**TASK REQUIREMENTS:** Transcribe only part of the material below: the lines from the one containing "obj.matrix_world = world" through the one containing "CREASE_RISE = 1.3", inclusive, exactly as written.

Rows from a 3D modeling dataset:
☆ ☆ ☆ ☆ ☆ ☆ ☆

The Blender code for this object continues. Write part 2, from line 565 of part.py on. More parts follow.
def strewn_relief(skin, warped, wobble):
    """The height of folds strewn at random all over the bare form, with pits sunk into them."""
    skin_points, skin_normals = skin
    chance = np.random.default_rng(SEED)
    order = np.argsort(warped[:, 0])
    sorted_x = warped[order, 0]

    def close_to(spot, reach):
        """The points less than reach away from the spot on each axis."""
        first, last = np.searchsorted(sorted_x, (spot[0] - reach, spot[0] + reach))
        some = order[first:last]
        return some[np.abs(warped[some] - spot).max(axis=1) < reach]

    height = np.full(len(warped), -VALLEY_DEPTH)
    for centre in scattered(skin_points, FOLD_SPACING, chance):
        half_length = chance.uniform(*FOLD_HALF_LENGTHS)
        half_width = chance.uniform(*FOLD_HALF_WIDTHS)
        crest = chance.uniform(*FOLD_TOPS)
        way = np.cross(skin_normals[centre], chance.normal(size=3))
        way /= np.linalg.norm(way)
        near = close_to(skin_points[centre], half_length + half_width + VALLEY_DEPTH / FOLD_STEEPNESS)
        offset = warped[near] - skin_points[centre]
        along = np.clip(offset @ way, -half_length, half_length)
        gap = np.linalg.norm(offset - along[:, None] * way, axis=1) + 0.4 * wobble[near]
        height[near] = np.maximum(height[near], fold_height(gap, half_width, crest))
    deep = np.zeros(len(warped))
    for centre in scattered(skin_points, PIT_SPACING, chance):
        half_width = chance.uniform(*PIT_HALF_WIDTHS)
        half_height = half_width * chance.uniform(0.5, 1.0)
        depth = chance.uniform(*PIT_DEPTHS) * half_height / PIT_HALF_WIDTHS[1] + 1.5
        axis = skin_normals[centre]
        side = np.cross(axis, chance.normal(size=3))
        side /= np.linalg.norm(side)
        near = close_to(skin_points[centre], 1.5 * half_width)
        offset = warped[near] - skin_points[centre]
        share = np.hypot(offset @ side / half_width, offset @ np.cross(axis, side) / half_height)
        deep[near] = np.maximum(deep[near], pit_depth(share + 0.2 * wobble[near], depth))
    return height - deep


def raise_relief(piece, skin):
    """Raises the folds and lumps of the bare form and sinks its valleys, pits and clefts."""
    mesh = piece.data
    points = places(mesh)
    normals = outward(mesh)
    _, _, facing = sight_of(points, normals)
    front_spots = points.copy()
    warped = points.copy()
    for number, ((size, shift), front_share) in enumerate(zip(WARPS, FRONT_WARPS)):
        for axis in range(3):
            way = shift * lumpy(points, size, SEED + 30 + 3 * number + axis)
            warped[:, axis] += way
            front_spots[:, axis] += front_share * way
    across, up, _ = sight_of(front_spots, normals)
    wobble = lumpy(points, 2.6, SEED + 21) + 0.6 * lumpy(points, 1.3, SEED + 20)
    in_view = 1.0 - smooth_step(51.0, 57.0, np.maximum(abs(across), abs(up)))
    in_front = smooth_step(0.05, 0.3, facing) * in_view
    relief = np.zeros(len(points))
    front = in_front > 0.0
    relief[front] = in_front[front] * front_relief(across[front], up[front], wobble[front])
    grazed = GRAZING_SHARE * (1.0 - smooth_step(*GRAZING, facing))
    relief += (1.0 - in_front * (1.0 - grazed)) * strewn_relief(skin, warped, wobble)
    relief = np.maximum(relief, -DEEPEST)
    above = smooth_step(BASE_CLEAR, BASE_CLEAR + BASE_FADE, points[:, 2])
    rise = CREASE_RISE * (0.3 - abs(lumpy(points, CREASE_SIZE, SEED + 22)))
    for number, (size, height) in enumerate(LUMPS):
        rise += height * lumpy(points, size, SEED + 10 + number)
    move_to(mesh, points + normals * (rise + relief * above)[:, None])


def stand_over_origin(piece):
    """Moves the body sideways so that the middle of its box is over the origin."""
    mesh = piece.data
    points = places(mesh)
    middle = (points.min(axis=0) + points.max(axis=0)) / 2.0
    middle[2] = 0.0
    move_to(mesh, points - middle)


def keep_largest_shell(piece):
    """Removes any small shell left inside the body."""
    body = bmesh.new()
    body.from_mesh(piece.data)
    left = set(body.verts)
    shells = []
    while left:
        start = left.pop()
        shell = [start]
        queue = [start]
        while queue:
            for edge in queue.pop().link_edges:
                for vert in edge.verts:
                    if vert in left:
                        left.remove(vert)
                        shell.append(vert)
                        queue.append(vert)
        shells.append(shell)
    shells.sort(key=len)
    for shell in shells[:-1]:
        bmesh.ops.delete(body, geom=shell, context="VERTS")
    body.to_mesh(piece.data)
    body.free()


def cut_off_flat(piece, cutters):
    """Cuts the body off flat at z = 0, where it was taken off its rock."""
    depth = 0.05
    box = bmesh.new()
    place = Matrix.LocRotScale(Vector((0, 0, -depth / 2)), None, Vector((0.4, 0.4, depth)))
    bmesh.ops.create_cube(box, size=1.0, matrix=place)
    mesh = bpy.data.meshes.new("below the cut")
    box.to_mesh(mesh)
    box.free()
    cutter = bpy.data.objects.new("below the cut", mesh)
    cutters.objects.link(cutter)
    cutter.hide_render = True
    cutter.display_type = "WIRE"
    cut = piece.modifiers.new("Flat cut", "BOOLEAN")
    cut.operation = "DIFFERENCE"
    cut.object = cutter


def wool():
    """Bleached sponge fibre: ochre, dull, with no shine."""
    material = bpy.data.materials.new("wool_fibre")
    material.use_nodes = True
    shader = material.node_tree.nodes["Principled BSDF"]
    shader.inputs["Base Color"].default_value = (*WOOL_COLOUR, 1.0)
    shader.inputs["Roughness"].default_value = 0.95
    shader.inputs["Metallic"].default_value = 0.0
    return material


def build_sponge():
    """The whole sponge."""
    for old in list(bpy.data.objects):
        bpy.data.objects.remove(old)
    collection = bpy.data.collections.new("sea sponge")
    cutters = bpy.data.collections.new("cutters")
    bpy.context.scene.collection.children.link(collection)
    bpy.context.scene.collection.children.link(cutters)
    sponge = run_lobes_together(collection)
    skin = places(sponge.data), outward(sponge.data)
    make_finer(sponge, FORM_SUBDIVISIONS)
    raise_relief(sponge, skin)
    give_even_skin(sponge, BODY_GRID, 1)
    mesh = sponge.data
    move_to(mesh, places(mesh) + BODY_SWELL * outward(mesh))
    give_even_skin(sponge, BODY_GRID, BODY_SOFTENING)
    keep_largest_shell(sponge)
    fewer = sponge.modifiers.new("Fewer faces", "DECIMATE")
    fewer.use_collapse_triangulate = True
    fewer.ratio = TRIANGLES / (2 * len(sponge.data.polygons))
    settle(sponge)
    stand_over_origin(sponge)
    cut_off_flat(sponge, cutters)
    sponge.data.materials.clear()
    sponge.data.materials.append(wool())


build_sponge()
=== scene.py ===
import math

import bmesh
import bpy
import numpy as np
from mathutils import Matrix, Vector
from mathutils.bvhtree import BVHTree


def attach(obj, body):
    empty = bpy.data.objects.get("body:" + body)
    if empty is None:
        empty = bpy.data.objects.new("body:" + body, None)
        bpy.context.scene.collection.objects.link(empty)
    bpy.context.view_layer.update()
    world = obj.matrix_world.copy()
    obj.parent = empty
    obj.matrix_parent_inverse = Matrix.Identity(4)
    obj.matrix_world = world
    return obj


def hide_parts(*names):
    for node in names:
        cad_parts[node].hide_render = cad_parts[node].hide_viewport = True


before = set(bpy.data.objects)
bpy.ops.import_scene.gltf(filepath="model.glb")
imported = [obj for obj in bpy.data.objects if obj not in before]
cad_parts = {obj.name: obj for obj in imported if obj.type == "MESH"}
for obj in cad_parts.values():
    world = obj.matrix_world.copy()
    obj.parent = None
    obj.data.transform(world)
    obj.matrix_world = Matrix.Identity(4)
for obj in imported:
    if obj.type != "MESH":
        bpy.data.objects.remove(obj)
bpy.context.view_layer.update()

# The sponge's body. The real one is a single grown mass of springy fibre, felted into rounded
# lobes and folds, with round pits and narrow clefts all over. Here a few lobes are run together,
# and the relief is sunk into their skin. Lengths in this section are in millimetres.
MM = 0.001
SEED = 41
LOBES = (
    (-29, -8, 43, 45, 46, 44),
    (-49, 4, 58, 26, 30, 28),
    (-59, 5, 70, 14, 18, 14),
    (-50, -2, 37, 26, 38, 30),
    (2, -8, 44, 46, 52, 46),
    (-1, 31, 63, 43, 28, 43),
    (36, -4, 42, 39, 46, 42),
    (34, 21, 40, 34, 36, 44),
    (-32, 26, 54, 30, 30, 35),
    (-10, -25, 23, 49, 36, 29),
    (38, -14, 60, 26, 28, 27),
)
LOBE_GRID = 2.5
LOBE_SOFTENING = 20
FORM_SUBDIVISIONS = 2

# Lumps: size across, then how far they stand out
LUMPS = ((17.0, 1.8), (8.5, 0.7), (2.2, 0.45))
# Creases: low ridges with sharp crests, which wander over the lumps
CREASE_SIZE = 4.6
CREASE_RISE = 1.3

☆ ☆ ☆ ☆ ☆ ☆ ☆

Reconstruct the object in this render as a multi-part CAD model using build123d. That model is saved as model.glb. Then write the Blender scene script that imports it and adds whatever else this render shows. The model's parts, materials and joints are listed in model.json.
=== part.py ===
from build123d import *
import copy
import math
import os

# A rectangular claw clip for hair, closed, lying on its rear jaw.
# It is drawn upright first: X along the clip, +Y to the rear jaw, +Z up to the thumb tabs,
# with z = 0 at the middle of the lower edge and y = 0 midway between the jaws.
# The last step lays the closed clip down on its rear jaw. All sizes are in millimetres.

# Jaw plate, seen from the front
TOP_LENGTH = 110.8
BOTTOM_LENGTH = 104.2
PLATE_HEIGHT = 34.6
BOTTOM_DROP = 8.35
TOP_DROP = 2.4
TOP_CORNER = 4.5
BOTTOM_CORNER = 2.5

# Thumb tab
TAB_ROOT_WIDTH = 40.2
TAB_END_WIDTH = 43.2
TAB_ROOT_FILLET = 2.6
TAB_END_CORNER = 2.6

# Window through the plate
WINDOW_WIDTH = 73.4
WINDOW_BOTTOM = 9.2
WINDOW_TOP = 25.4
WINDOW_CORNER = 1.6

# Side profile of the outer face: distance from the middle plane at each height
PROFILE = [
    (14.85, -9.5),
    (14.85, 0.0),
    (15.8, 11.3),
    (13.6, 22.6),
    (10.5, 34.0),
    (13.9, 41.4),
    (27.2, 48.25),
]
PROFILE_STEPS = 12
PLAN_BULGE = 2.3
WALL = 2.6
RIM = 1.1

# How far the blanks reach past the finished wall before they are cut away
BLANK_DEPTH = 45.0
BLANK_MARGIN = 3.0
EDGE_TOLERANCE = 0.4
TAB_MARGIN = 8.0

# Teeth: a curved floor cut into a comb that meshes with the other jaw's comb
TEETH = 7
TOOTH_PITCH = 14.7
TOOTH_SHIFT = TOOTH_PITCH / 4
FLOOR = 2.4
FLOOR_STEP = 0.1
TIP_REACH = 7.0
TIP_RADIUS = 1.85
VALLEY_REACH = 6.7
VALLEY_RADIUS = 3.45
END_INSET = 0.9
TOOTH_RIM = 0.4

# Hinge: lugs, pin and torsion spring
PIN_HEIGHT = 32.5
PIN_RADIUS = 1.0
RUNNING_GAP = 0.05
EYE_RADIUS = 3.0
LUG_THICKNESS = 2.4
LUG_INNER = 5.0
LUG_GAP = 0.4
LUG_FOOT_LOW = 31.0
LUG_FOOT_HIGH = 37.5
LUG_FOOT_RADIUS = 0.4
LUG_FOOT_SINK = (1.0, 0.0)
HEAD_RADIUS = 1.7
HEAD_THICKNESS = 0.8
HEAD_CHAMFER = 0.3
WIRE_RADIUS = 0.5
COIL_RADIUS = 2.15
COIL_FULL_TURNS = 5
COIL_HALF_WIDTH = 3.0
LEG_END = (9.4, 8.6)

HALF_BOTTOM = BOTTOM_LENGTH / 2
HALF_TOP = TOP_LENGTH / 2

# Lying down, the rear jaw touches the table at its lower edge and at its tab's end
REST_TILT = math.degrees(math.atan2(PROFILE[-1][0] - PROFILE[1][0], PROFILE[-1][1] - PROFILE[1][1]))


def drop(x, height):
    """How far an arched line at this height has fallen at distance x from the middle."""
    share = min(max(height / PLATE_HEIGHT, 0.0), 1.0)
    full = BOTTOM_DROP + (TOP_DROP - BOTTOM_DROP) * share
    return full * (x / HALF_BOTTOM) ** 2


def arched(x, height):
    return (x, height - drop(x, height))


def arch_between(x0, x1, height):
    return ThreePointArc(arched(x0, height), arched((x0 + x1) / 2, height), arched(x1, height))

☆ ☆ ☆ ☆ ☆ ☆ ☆

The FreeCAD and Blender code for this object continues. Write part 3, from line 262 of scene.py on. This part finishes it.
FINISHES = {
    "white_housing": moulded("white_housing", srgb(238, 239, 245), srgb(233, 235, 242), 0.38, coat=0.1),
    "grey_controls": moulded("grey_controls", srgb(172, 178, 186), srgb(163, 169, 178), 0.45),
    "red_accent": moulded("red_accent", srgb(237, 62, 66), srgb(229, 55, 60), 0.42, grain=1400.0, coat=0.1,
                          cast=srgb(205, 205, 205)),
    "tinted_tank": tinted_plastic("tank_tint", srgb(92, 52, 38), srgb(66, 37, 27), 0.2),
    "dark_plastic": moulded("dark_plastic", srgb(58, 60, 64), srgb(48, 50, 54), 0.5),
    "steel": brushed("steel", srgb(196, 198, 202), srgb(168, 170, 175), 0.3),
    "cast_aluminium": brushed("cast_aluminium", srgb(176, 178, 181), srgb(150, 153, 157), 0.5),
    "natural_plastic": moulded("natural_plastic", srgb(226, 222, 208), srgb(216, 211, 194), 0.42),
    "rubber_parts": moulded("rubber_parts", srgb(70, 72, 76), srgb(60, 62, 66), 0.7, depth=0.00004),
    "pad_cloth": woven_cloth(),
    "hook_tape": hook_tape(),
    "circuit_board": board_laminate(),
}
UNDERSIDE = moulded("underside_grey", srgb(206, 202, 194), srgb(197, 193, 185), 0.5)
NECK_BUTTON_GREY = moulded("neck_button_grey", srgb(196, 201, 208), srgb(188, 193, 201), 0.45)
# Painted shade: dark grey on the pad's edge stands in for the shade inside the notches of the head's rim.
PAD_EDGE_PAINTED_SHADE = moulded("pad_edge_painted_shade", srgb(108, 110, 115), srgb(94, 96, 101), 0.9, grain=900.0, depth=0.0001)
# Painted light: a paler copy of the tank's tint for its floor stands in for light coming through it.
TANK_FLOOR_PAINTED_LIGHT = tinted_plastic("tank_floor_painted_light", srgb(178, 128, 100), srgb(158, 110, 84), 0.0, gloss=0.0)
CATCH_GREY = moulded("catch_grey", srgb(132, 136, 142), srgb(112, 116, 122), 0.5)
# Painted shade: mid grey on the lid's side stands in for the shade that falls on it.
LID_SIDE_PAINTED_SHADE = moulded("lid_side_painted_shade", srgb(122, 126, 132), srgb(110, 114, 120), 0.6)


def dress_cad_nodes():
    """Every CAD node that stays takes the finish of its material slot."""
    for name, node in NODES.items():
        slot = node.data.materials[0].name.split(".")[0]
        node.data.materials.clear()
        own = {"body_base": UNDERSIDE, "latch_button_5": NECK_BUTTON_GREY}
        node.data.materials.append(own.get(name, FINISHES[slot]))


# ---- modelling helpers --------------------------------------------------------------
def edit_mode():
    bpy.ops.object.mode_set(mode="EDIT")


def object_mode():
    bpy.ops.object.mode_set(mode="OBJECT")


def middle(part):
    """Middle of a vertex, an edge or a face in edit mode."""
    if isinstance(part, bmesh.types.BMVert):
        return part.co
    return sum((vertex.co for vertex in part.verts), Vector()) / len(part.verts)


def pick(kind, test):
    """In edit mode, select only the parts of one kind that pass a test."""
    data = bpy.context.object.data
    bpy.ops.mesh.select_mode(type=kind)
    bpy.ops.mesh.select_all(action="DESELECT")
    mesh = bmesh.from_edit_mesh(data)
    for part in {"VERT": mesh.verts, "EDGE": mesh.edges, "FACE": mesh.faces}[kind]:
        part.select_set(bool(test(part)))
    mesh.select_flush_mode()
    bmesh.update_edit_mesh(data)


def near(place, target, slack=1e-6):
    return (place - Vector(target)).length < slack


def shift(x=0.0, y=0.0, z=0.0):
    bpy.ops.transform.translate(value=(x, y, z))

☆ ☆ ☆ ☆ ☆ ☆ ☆

**TASK RESPONSE:**
    obj.matrix_world = world
    return obj


def hide_parts(*names):
    for node in names:
        cad_parts[node].hide_render = cad_parts[node].hide_viewport = True


before = set(bpy.data.objects)
bpy.ops.import_scene.gltf(filepath="model.glb")
imported = [obj for obj in bpy.data.objects if obj not in before]
cad_parts = {obj.name: obj for obj in imported if obj.type == "MESH"}
for obj in cad_parts.values():
    world = obj.matrix_world.copy()
    obj.parent = None
    obj.data.transform(world)
    obj.matrix_world = Matrix.Identity(4)
for obj in imported:
    if obj.type != "MESH":
        bpy.data.objects.remove(obj)
bpy.context.view_layer.update()

# The sponge's body. The real one is a single grown mass of springy fibre, felted into rounded
# lobes and folds, with round pits and narrow clefts all over. Here a few lobes are run together,
# and the relief is sunk into their skin. Lengths in this section are in millimetres.
MM = 0.001
SEED = 41
LOBES = (
    (-29, -8, 43, 45, 46, 44),
    (-49, 4, 58, 26, 30, 28),
    (-59, 5, 70, 14, 18, 14),
    (-50, -2, 37, 26, 38, 30),
    (2, -8, 44, 46, 52, 46),
    (-1, 31, 63, 43, 28, 43),
    (36, -4, 42, 39, 46, 42),
    (34, 21, 40, 34, 36, 44),
    (-32, 26, 54, 30, 30, 35),
    (-10, -25, 23, 49, 36, 29),
    (38, -14, 60, 26, 28, 27),
)
LOBE_GRID = 2.5
LOBE_SOFTENING = 20
FORM_SUBDIVISIONS = 2

# Lumps: size across, then how far they stand out
LUMPS = ((17.0, 1.8), (8.5, 0.7), (2.2, 0.45))
# Creases: low ridges with sharp crests, which wander over the lumps
CREASE_SIZE = 4.6
CREASE_RISE = 1.3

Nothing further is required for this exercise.